The political leverage of transit countries
The case of Tunisia represents an example of migration diplomacy, experts say: when a country’s position in the global migration system becomes a strategic asset in international politics, helping its government reach its economic or political aims.
“Migration diplomacy is a phenomenon that we see occurring more and more in recent years,” said Gerasimos Tsourapas, an international relations expert at the University of Glasgow. “And it’s increasingly become a pressing issue for Europe, but also for other parts of the world.”
In 2016, during the Mediterranean migration crisis, Turkey and the E.U. reached a deal: Turkey would take in people sent back from Europe in exchange for $6.6 billion in aid. Other countries, Tsourapas said, saw this as a blueprint to leverage migration for money.
In 2021, Morocco allowed migrants to enter Spanish territory. Hours later, Spain approved $37 million in aid to Morocco for border policing. And later that year, the E.U. accused President Aleksandr Lukashenko of Belarus of trying to manufacture a migrant crisis on Belarus’s border with Poland in the hopes of getting sanctions lifted.
But in the case of Tunisia, the threat of increased migration may pay off in legitimacy as well as cash.
European officials, including Italy’s foreign minister, have recently visited Tunis to discuss migration, conferring credibility on Saied in the weeks after his comments denigrating migrants and arresting dissidents.

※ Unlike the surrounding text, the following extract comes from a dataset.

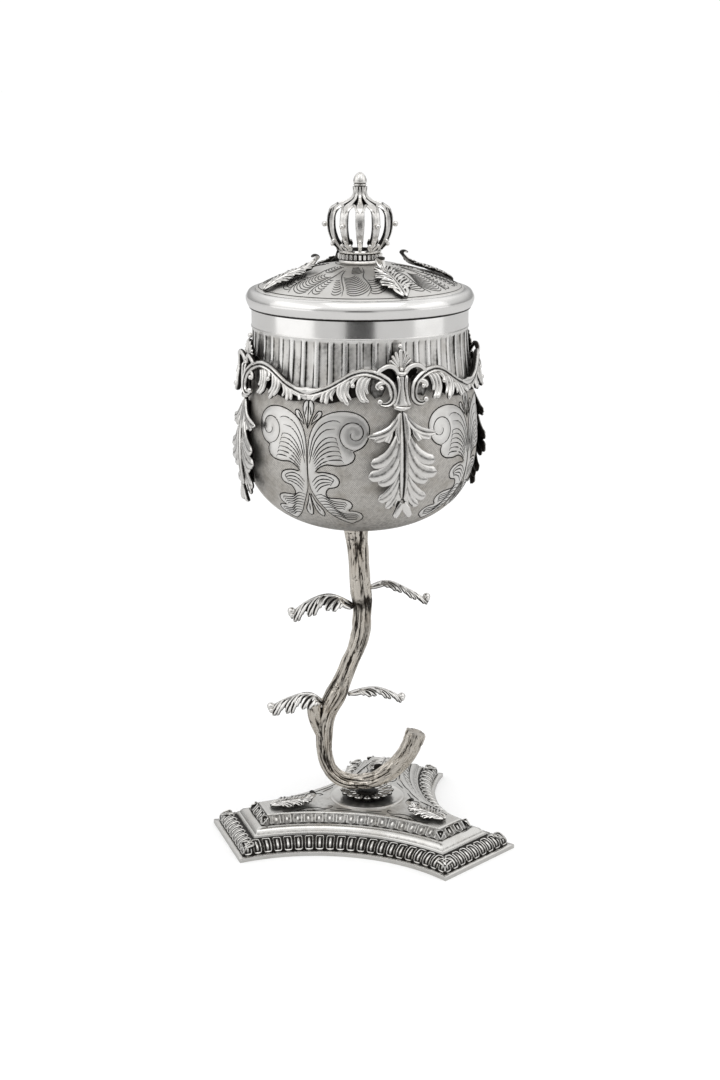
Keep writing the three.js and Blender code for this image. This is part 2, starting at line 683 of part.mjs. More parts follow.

And in a sign of the issue’s growing importance to both Italy and its allies, Antony Blinken, the U.S. secretary of state, recently called his Italian counterpart to discuss it specifically.
While experts say there does not appear to be any grand plan behind Saied’s decisions, the specter of a migrant surge has still become a strategic asset for his government: Tunisia’s Western partners are eager to prop up its economy however they can, even if that means supporting an I.M.F. bailout that would help an increasingly authoritarian president stay in power.
That could give Saied some leverage in negotiations — and it could help suggest to him that the West is willing to overlook any abuses under his rule.